— Written instruction —
Please repeat, exactly and with nothing added, the lines running from the line that contains "inner_points = web_outline(INNER_FRAME)" to the line that contains "if empty is", both lines included.

++++++

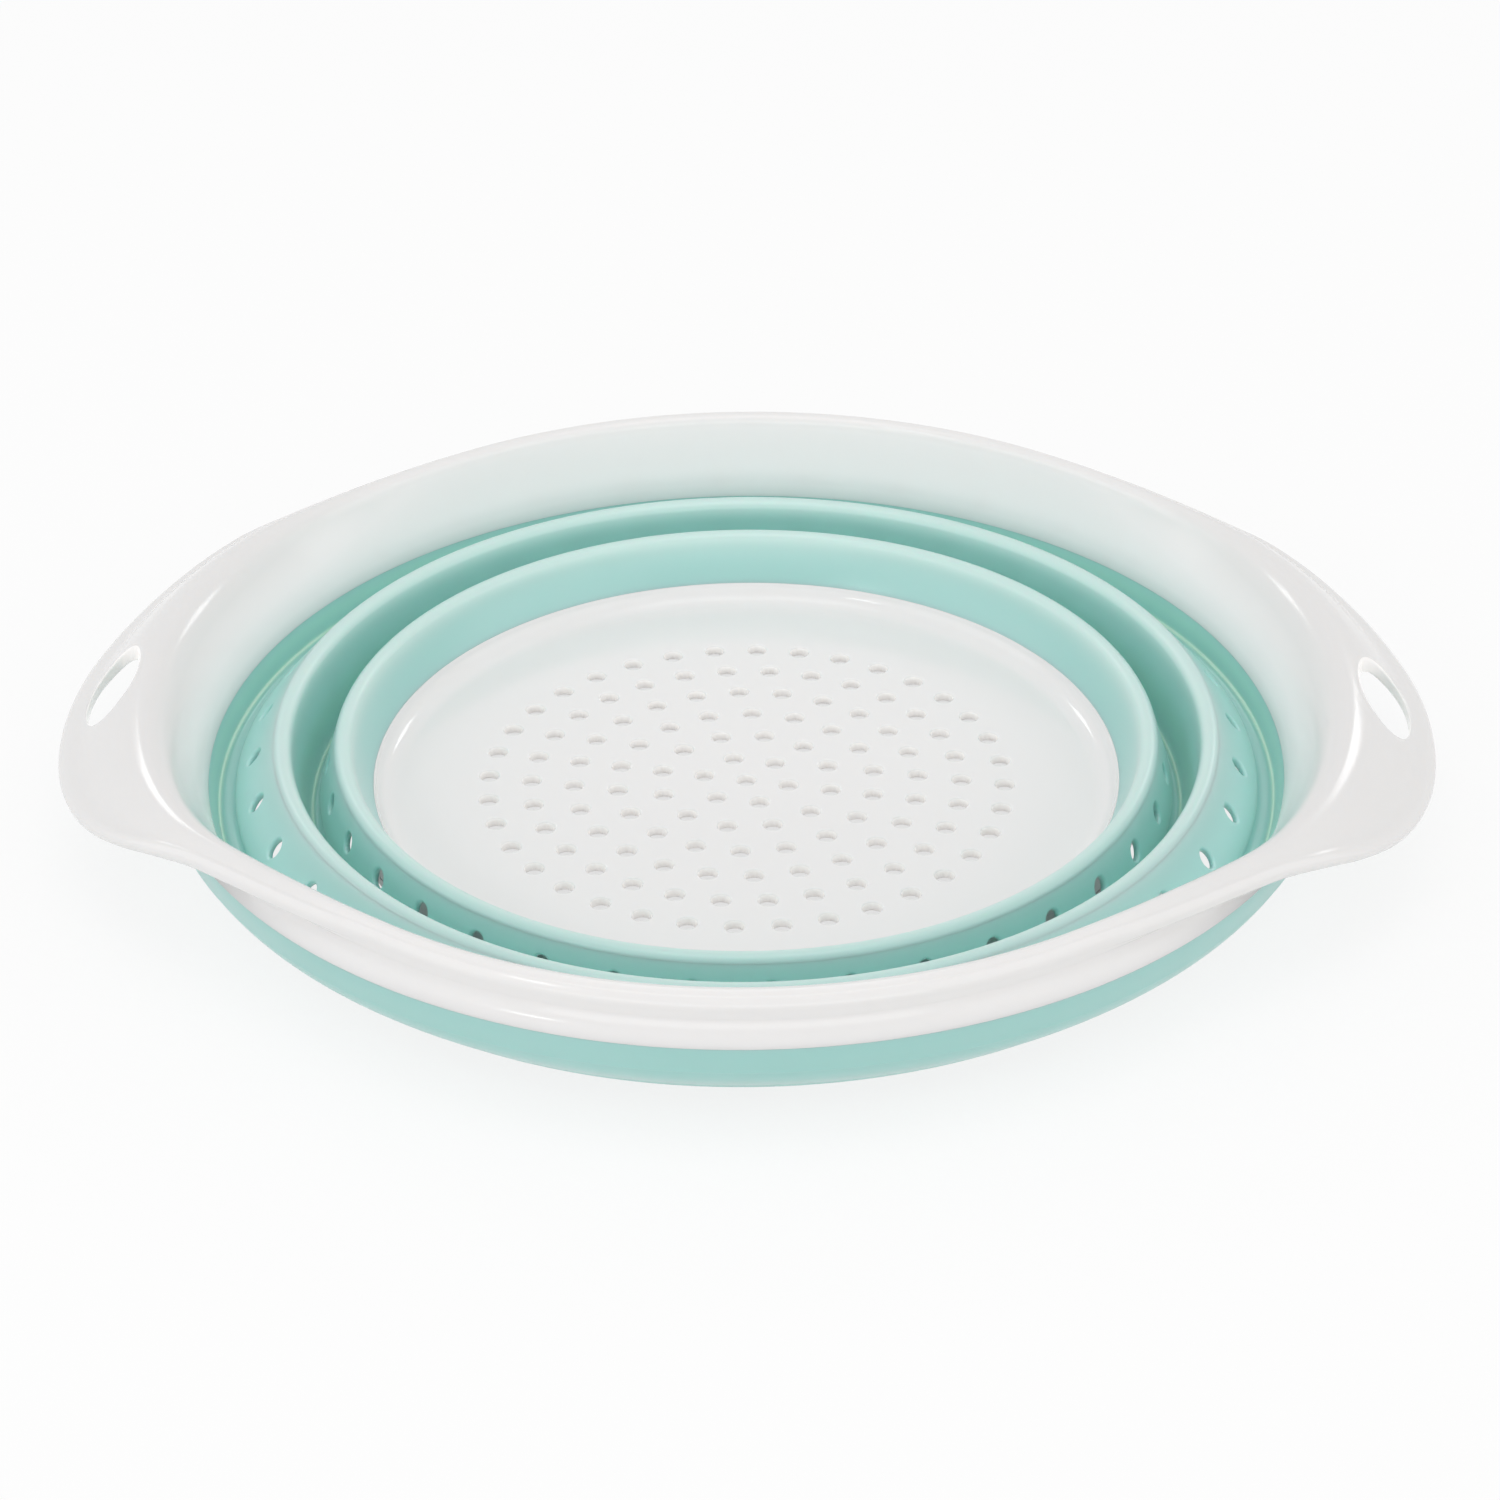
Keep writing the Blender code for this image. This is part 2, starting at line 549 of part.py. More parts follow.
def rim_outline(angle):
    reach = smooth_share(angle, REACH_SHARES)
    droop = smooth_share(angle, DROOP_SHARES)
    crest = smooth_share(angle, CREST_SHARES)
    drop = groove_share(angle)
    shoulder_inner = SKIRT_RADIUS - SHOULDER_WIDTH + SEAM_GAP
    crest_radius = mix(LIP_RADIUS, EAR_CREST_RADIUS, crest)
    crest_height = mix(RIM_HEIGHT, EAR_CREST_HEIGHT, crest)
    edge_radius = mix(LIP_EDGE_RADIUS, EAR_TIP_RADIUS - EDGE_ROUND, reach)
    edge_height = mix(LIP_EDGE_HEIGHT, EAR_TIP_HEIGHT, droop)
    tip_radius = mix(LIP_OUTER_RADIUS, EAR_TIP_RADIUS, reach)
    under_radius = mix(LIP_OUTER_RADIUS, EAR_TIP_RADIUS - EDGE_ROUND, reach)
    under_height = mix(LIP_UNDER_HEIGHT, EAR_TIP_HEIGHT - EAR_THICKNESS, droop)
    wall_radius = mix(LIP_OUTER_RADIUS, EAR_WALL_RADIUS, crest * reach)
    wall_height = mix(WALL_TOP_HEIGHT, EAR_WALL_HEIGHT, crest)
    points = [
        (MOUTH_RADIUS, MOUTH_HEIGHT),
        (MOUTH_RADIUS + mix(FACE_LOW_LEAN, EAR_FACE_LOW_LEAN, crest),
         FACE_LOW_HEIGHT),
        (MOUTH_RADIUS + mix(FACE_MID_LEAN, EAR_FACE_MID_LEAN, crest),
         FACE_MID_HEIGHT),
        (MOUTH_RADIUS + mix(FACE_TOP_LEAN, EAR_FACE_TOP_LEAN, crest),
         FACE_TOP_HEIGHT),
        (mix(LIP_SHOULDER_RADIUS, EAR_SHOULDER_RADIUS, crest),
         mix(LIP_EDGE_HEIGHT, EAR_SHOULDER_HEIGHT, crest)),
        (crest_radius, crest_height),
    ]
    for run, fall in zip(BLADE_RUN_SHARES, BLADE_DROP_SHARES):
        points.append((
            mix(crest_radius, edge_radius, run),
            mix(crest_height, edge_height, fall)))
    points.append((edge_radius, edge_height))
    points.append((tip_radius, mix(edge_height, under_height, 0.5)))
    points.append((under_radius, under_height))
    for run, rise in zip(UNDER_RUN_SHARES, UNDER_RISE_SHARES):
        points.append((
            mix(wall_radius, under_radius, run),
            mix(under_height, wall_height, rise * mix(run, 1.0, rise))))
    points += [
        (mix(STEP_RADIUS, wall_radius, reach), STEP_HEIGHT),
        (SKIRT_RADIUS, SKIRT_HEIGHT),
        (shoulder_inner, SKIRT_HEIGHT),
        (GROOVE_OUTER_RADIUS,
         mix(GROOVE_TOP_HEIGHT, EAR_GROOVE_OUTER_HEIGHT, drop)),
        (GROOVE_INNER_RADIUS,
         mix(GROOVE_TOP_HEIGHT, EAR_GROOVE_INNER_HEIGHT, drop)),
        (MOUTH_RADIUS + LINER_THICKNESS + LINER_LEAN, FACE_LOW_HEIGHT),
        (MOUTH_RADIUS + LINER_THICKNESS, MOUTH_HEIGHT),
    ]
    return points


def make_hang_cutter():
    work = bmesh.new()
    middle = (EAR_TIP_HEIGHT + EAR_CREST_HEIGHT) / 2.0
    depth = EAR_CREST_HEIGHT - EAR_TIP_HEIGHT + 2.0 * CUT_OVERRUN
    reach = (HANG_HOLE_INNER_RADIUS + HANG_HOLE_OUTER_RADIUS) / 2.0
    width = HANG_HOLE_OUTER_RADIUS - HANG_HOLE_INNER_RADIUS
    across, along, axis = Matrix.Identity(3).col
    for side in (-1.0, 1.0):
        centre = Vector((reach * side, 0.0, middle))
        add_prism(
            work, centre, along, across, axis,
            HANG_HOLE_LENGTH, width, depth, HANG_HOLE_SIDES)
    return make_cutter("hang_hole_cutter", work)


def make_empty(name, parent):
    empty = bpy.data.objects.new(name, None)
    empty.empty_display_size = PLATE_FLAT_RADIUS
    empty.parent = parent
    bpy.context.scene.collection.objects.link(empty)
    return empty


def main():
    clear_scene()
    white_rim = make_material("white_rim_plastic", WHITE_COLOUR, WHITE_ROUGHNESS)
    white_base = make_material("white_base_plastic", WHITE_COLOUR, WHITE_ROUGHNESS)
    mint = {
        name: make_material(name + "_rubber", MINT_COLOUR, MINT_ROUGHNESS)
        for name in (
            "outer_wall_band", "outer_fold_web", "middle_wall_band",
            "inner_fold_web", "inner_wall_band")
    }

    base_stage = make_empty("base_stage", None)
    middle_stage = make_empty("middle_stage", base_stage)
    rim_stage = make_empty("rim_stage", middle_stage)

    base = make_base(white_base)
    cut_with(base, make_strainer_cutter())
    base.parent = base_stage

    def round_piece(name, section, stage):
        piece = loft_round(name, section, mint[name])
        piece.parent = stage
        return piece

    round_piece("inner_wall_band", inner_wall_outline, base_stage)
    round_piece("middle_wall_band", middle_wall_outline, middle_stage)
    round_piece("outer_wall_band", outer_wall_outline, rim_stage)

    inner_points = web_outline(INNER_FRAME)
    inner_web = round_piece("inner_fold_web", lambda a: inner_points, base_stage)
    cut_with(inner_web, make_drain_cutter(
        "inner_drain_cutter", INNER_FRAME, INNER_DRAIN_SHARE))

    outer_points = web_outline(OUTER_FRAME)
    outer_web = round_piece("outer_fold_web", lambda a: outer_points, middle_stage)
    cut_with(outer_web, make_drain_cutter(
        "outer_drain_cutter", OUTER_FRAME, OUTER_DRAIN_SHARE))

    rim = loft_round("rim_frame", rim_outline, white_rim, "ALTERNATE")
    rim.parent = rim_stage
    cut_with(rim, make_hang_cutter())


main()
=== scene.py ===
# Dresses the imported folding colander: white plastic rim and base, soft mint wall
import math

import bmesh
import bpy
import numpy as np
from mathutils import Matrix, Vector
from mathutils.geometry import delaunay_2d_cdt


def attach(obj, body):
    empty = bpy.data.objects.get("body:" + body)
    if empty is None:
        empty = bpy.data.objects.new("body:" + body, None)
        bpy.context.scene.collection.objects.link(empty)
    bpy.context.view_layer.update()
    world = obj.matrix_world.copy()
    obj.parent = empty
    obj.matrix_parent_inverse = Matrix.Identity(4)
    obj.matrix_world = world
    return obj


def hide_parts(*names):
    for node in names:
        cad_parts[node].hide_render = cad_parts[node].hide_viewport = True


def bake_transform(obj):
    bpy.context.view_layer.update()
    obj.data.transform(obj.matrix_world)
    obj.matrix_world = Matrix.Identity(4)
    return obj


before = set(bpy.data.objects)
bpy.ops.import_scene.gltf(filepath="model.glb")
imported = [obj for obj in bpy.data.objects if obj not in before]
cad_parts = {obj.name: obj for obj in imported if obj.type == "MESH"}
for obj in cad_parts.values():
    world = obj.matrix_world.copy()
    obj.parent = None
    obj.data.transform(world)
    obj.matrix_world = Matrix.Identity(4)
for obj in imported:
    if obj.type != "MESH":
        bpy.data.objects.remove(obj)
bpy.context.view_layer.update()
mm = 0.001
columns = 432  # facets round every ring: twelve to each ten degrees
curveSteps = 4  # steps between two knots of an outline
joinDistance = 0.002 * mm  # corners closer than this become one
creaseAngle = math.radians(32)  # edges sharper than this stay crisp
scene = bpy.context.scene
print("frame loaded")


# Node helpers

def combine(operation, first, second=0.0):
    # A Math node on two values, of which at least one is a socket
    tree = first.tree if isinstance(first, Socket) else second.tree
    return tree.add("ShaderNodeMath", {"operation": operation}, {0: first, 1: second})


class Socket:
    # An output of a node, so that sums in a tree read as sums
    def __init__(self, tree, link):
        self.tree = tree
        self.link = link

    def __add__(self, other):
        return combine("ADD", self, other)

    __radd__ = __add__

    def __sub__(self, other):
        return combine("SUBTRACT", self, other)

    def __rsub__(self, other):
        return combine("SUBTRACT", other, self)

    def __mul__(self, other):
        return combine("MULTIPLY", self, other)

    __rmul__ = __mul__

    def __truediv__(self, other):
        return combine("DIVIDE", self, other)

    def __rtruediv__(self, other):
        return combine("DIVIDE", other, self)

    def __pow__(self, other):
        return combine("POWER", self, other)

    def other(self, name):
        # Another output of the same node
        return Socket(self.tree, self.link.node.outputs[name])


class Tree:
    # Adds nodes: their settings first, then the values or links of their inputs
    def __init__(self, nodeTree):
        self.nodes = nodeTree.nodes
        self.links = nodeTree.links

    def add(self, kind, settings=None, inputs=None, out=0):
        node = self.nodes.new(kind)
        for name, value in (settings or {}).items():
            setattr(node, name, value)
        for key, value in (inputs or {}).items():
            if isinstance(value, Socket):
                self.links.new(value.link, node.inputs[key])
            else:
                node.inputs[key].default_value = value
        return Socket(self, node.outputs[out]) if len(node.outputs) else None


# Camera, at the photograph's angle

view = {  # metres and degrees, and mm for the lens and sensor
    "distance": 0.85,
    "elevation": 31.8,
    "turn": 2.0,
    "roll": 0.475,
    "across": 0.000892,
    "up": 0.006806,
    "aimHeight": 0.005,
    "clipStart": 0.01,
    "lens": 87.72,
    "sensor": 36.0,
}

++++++

— Right answer —
    inner_points = web_outline(INNER_FRAME)
    inner_web = round_piece("inner_fold_web", lambda a: inner_points, base_stage)
    cut_with(inner_web, make_drain_cutter(
        "inner_drain_cutter", INNER_FRAME, INNER_DRAIN_SHARE))

    outer_points = web_outline(OUTER_FRAME)
    outer_web = round_piece("outer_fold_web", lambda a: outer_points, middle_stage)
    cut_with(outer_web, make_drain_cutter(
        "outer_drain_cutter", OUTER_FRAME, OUTER_DRAIN_SHARE))

    rim = loft_round("rim_frame", rim_outline, white_rim, "ALTERNATE")
    rim.parent = rim_stage
    cut_with(rim, make_hang_cutter())


main()
=== scene.py ===
# Dresses the imported folding colander: white plastic rim and base, soft mint wall
import math

import bmesh
import bpy
import numpy as np
from mathutils import Matrix, Vector
from mathutils.geometry import delaunay_2d_cdt


def attach(obj, body):
    empty = bpy.data.objects.get("body:" + body)
    if empty is None:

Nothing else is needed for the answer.